* _Goal_
Print the first line of the material below and each line after it, exactly as written, ending with the line that contains "batch: MeshBatch = field(default_factory=MeshBatch, repr=False)".

-------- Source excerpt

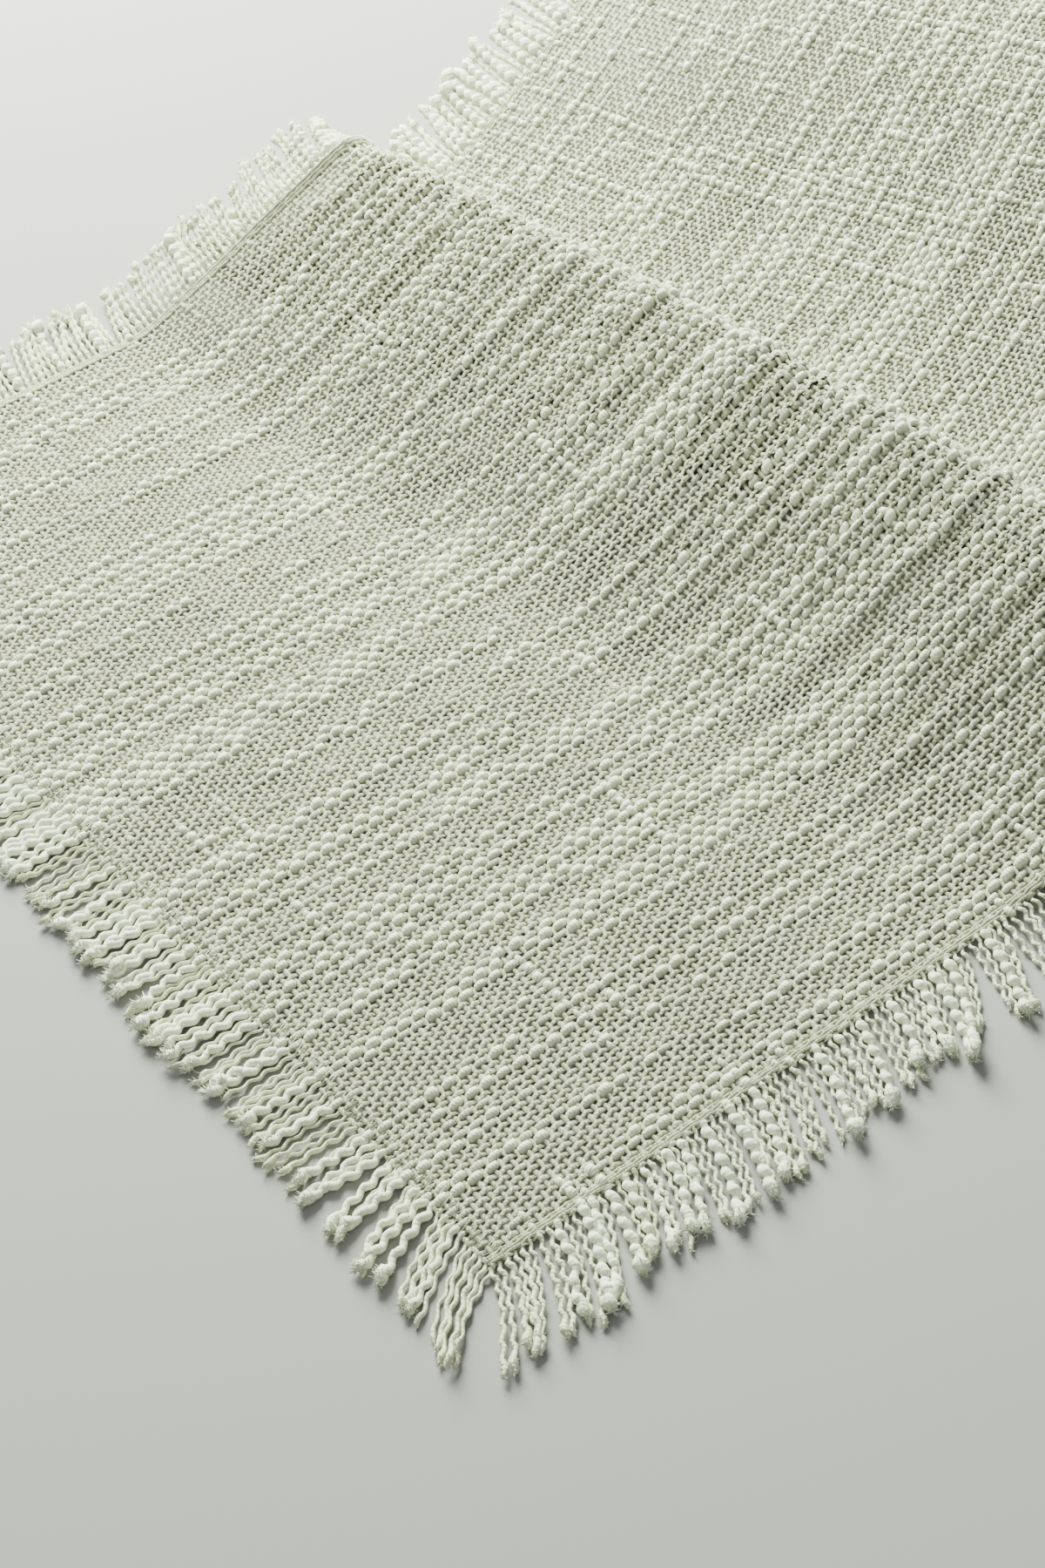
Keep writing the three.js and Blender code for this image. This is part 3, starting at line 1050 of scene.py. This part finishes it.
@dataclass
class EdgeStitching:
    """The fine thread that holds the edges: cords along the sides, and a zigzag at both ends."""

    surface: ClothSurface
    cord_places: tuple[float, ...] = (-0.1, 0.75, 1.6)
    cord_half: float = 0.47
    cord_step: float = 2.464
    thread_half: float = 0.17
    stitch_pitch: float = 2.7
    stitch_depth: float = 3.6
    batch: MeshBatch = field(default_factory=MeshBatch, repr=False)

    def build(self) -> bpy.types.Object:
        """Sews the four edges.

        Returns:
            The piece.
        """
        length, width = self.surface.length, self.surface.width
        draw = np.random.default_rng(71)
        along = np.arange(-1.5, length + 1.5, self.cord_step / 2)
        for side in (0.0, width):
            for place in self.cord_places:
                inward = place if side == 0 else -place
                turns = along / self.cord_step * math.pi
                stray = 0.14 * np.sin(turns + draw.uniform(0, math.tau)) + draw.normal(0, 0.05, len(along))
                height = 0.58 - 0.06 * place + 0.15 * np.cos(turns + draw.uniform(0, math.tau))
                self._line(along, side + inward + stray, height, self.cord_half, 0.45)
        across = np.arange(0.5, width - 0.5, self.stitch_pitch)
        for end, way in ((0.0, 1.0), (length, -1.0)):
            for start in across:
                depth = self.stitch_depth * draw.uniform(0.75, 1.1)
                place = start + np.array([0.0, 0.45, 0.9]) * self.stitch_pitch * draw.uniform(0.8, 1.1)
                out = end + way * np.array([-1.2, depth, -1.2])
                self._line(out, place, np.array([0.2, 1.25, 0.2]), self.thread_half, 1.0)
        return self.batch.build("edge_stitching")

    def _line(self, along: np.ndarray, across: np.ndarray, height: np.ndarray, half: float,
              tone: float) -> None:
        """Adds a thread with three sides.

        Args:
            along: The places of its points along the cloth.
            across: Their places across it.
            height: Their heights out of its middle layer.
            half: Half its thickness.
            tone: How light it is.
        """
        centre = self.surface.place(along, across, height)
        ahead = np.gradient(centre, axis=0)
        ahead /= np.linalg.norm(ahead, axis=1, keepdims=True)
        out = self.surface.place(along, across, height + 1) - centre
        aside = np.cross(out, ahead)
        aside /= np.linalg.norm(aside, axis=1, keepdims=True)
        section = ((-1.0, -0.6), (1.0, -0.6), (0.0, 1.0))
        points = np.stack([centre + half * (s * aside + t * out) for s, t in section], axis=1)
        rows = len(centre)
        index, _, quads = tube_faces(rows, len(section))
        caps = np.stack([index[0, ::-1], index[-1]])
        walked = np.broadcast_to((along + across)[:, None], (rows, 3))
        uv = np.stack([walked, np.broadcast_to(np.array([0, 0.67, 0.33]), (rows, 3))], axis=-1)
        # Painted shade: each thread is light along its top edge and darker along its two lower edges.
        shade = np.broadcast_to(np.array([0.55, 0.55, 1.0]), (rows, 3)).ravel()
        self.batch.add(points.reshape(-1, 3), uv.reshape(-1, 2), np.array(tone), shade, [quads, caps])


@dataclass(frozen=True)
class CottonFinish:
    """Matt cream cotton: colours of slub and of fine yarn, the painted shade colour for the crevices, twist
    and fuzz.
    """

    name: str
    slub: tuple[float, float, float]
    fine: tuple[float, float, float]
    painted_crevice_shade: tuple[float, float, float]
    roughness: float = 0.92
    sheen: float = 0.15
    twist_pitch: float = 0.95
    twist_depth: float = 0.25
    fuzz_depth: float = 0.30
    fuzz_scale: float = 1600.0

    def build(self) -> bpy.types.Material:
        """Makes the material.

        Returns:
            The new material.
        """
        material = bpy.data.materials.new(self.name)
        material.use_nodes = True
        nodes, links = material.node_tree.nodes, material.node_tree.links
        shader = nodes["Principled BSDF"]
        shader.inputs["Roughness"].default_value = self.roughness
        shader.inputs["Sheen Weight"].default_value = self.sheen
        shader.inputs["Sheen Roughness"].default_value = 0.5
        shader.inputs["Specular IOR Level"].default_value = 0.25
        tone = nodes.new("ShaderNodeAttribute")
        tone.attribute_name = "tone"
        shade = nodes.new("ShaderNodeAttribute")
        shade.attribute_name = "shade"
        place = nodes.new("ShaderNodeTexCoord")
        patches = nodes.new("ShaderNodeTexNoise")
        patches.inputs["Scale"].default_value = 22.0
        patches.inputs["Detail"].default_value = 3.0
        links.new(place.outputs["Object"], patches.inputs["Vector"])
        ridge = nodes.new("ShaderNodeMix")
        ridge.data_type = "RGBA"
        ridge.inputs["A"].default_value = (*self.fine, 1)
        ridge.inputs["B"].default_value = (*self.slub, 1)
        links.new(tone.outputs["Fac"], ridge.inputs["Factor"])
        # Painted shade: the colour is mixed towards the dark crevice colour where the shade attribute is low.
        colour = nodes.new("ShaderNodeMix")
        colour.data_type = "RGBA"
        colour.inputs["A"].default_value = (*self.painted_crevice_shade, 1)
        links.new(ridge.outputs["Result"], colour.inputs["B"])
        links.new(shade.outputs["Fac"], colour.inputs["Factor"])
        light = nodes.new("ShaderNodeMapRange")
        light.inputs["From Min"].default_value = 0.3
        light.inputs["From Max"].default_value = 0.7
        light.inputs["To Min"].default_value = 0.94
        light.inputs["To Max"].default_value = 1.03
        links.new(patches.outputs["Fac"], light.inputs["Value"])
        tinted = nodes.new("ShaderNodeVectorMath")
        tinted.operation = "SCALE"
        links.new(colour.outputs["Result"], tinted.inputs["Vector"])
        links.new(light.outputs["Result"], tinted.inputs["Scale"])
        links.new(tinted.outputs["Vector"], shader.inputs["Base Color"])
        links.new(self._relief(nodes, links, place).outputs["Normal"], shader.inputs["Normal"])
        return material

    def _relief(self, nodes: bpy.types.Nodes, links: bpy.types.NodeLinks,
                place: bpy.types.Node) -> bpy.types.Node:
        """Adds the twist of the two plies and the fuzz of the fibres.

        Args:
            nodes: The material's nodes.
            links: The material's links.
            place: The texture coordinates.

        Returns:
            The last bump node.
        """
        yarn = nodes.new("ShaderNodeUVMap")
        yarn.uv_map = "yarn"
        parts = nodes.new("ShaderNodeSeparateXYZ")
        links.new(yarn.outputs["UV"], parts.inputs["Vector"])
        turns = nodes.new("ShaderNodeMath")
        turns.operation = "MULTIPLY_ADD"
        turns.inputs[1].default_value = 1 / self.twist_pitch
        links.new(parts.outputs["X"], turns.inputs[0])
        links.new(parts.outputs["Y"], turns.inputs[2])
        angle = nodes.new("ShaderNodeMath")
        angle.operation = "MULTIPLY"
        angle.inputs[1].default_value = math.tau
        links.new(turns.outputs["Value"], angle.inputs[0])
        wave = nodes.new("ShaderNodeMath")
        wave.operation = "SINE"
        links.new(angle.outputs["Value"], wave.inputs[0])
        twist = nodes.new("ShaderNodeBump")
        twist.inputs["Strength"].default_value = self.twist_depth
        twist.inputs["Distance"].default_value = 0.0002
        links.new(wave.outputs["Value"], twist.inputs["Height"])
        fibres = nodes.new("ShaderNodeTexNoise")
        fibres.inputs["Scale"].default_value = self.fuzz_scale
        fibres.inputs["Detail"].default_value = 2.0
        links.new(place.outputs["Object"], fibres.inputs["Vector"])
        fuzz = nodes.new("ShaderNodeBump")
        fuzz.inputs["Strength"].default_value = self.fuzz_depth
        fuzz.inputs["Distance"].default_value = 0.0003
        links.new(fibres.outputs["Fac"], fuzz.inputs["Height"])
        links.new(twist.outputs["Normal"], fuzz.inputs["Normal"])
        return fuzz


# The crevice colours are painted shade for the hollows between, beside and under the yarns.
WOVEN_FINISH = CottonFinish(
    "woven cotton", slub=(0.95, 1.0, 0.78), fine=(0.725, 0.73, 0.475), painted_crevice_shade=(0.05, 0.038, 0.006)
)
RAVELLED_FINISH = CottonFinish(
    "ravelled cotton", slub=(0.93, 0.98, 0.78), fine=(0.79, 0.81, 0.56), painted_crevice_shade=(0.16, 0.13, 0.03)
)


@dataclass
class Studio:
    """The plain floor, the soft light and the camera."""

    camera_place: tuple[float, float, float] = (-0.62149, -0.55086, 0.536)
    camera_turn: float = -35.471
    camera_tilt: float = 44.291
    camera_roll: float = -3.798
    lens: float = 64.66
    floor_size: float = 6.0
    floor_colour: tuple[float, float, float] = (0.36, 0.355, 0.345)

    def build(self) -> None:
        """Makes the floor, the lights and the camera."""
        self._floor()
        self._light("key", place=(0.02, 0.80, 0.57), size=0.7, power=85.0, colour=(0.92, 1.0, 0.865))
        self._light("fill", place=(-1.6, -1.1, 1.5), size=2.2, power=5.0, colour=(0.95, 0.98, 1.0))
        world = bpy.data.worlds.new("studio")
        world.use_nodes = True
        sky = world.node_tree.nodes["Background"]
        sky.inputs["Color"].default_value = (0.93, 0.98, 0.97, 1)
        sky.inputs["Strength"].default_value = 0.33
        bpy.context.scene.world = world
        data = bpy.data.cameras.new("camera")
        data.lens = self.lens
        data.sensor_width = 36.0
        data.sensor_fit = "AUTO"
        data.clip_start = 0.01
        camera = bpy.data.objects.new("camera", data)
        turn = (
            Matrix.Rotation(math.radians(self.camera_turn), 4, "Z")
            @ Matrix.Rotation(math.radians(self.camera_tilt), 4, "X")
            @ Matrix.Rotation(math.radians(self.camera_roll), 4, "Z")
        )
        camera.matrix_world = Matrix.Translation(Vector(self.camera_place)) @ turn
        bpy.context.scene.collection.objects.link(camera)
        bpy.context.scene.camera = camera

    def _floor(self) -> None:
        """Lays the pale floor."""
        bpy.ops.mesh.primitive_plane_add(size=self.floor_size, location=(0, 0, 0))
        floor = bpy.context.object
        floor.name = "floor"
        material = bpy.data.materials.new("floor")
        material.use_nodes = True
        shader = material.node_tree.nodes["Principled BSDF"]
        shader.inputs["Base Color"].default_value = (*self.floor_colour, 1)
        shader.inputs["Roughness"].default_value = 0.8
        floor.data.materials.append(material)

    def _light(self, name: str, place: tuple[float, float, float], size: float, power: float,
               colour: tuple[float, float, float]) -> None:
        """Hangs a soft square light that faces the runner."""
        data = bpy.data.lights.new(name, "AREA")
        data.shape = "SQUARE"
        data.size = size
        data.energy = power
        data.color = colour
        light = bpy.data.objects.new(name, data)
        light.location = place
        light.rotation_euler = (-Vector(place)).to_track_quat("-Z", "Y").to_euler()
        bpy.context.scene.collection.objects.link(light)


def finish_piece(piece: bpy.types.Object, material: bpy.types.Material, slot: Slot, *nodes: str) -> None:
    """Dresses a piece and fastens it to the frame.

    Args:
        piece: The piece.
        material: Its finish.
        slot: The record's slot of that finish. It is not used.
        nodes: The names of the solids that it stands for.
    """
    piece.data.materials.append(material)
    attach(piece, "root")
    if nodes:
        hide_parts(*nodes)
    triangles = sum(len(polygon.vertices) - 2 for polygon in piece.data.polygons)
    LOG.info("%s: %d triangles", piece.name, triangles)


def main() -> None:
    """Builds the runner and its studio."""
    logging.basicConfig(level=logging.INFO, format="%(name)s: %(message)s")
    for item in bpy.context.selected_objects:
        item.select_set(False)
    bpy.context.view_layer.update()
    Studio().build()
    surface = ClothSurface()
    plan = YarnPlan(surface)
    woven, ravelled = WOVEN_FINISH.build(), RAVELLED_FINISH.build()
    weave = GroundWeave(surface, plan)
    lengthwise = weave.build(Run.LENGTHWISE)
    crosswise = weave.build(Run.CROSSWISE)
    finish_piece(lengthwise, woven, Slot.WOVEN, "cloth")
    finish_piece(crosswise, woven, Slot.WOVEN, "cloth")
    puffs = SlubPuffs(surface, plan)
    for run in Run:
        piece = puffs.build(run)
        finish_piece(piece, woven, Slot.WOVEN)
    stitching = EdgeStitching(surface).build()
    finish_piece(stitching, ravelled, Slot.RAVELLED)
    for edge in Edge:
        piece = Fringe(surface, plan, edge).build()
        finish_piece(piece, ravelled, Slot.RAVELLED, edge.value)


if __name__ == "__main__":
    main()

----------------

* _Finished answer_
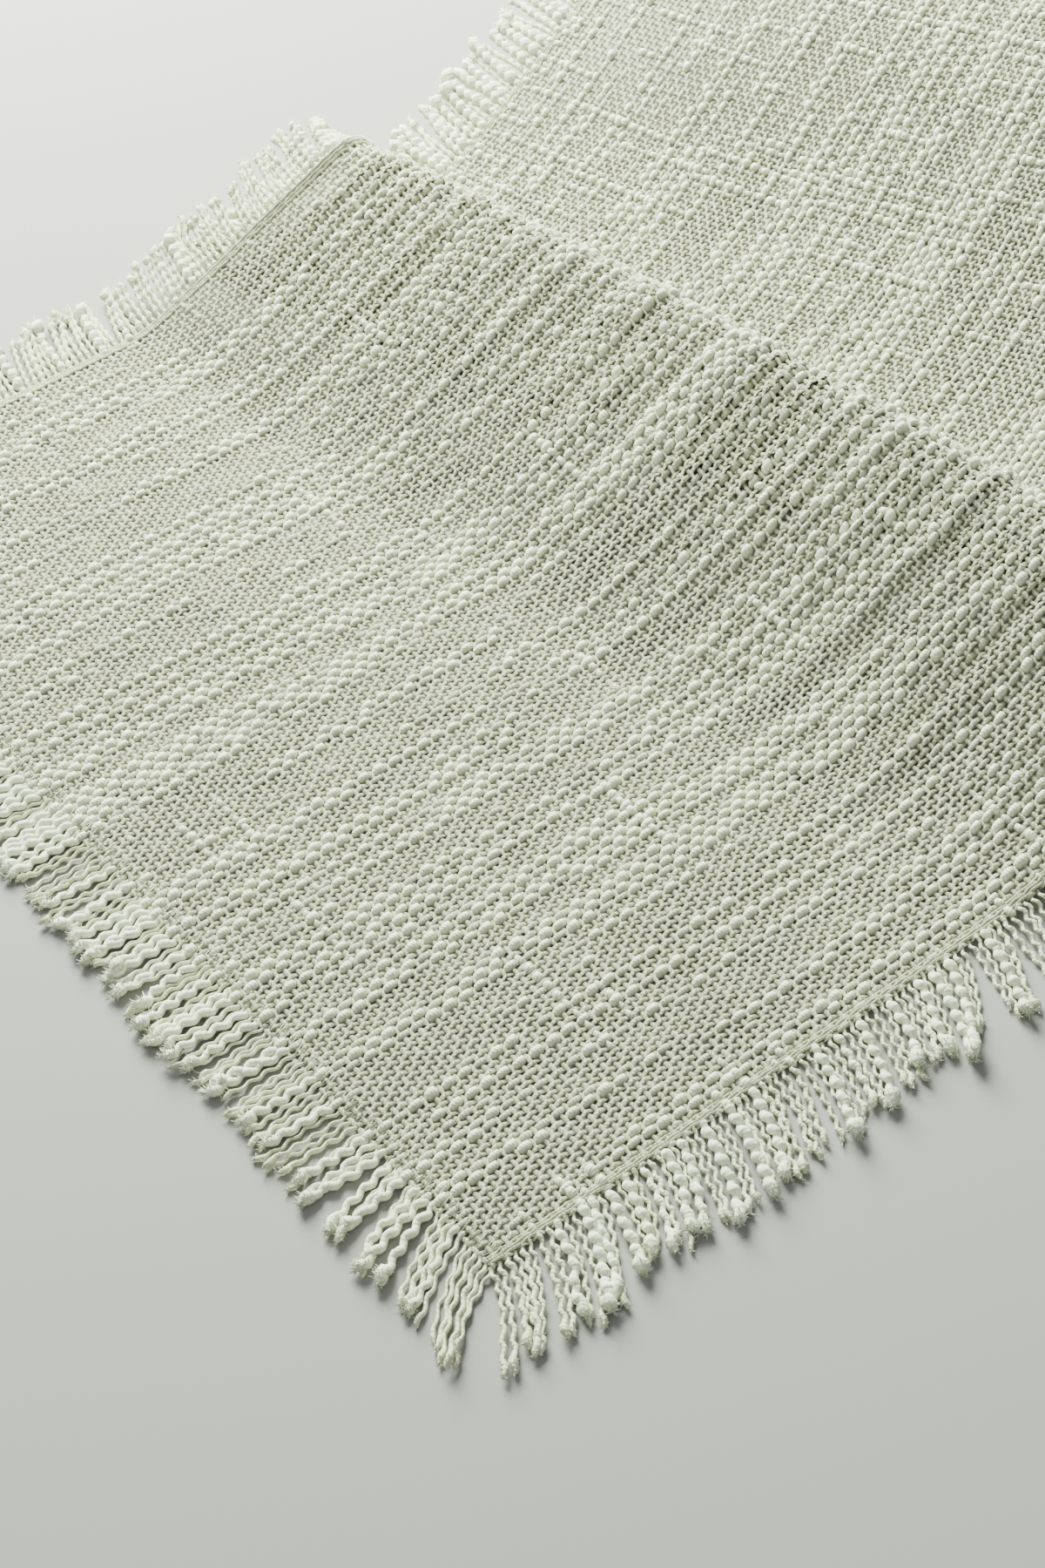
Keep writing the three.js and Blender code for this image. This is part 3, starting at line 1050 of scene.py. This part finishes it.
@dataclass
class EdgeStitching:
    """The fine thread that holds the edges: cords along the sides, and a zigzag at both ends."""

    surface: ClothSurface
    cord_places: tuple[float, ...] = (-0.1, 0.75, 1.6)
    cord_half: float = 0.47
    cord_step: float = 2.464
    thread_half: float = 0.17
    stitch_pitch: float = 2.7
    stitch_depth: float = 3.6
    batch: MeshBatch = field(default_factory=MeshBatch, repr=False)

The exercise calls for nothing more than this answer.